* _REQUIREMENT_:
Write out the lines from the top of the material through the line with "at each end.", exactly and with nothing added.

* _GIVEN INFORMATION_:

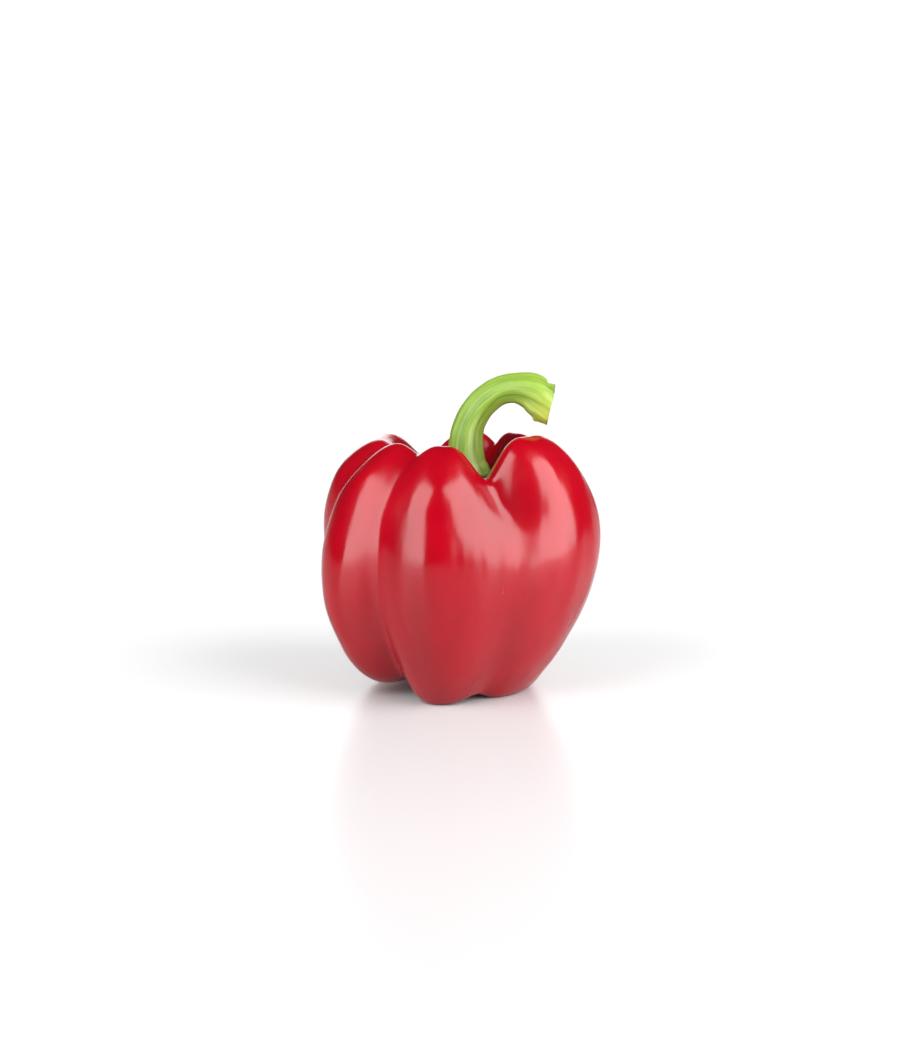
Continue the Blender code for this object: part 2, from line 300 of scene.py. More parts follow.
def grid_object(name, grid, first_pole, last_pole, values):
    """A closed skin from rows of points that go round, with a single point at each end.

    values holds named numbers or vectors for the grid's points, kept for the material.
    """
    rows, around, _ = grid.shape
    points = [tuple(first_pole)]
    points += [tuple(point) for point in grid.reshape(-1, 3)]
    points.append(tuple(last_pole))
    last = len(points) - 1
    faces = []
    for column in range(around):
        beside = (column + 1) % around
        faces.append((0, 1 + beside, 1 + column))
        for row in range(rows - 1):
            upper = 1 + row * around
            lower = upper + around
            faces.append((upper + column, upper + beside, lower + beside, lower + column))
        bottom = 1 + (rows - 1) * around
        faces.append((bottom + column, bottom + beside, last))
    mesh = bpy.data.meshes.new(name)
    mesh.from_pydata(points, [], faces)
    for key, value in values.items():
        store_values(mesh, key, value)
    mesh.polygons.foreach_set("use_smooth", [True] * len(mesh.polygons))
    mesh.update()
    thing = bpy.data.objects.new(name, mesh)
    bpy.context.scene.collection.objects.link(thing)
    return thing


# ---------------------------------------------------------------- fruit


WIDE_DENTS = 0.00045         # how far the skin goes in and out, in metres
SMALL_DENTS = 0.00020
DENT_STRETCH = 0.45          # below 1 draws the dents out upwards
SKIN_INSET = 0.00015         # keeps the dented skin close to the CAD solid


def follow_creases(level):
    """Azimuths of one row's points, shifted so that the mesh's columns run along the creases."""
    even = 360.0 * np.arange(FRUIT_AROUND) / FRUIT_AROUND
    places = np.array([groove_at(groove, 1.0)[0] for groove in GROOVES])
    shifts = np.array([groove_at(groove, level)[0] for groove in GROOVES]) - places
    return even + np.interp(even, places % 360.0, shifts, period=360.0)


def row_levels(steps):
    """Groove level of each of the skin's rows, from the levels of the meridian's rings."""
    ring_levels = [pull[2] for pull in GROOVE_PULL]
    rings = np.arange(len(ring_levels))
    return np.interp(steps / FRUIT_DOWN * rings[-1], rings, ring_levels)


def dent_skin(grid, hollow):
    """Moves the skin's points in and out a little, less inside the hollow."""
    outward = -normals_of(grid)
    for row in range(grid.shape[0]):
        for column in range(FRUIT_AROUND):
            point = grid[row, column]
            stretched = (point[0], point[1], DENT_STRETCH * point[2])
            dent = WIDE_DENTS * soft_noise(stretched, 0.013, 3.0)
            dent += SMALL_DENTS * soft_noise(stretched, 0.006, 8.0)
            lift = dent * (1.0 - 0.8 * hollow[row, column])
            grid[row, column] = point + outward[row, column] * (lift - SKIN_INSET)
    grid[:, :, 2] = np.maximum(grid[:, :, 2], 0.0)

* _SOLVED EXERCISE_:
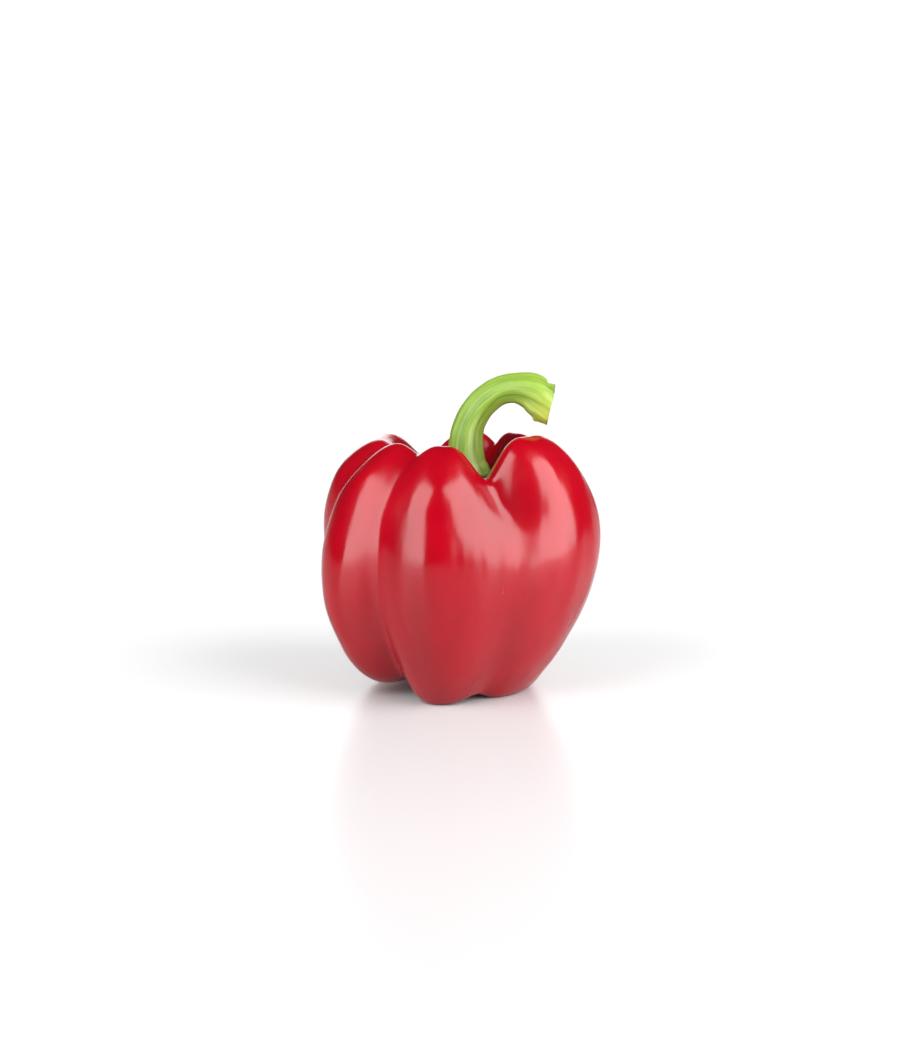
Continue the Blender code for this object: part 2, from line 300 of scene.py. More parts follow.
def grid_object(name, grid, first_pole, last_pole, values):
    """A closed skin from rows of points that go round, with a single point at each end.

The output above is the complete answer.